# 942 Bricked



## edub52 (Mar 27, 2005)

It started Friday night. The 942 we kept as a SD receiver in our bedroom after the forced upgrade to the 622 showed all channels in green. Called Dish the next morning and learned they've cut off support for the 942. While they haven't fully migrated over to MPEG4, with some older receivers still function, the 942 (at least ours and apparently 4000 others according to the supervisor I spoke to) is dead.

A few things infuriate me about this. First, there was no notice. One could argue we saw it coming, but Dish handled this in a very cavalier manner--as if they don't have competition. I can guarantee you that if the company that hauls their network traffic to their satellite uplink sites had arbitrarily decided to do work outside a planned and advised maintenance window, or make a change that materially affected them without notice, some VP at Dish would be screaming bloody murder to some VP at said telecom. There would be threats of cancellation and demands for service credit. Yes, there are issues of scale, but Dish is still a customer and by no means the largest customer, so there's a certain hypocrisy to all this that irks me. Then there's the fact that many of us bought 942s because there were so few to rent early on, and now that equity is lost, with the added insult that we can either buy or rent another receiver to replace what was a perfectly functional unit. You would think Dish would attempt to retain good will by offering to waive rental fees for a year or two, which is probably the equivalent of what they net on the sale of a receiver, but no. Way to go, Dish.


----------



## peano (Feb 1, 2004)

I guess you didn't read the letter they sent you?


----------



## edub52 (Mar 27, 2005)

Nope, never got a letter.


----------



## BattleZone (Nov 13, 2007)

The free upgrade to the (much better) 622 was supposed to remove the 942 from circulation. It's been known for nearly a year that a number of receivers would no longer be supported, including the infringing-on-TiVo-Patent receivers. You should have been told when you decided to keep the 942 active that it was only going to be servicable until early 2009. The letters that were sent to you to upgrade your 942 spelled that out as well. Obviously you got those because you got your upgrade.

Also, you pay exactly the same monthly fee on a leased receiver vs. an owned receiver, even if the fee is labeled differently. Dish recognized that you paid a lot for that receiver, and that it was being obsoleted, which is why they gave you the free upgrade. That met their obligation to you pretty thoroughly IMO. Sorry if you feel otherwise, but expecting them to do any more isn't really reasonable.


----------



## Michael P (Oct 27, 2004)

I briefly had a 942 last year as a replacement for a long line of 921's. When I activated this 942 it had the previous user's locals (for Providence, RI) in the EPG in red. Nothing the techs could do could remove these Providence stations out of my guide. They offered another replacement but I declined. I said I'd just use the "all sub" mode of the EPG.

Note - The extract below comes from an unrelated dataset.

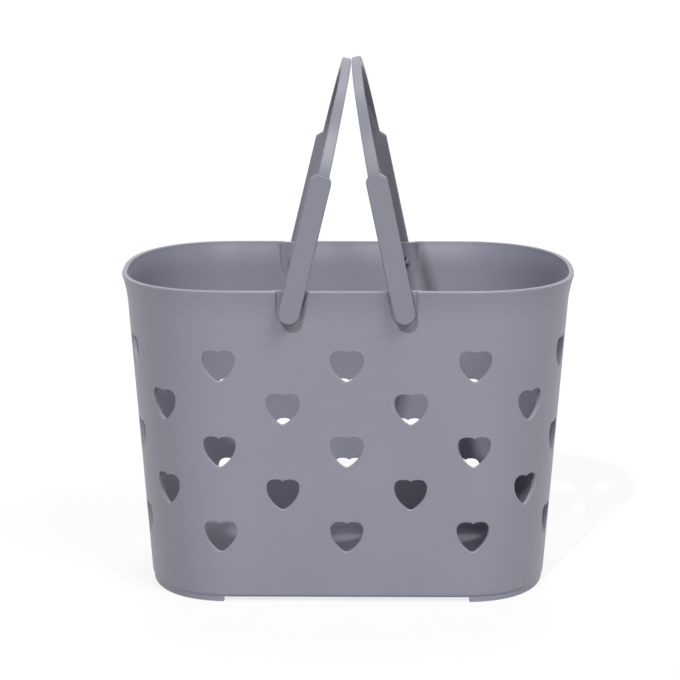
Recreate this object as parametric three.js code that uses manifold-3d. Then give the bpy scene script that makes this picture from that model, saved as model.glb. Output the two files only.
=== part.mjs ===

A few days later a 622 showed up on my doorstep. No letter, just the 622 with instructions on how to set it up. Initially I was leery to activate it, as I did not want to incur the HD enabling fee. It turned out they waived the HD enabling fee so all is well.

The point in all this is I did not get a letter either. I believe I own this 622, as all the previous receivers going back to my original 921 were mine. There were no commitments made regarding the upgrade and I never had an installer out to my house (I already had a 61.5 dish for Sky Angel which went away just before all this happened).

I believe this was all driven by the TiVO case. Both the 921 and 942 were infringing models so they had to get it "off the street".


----------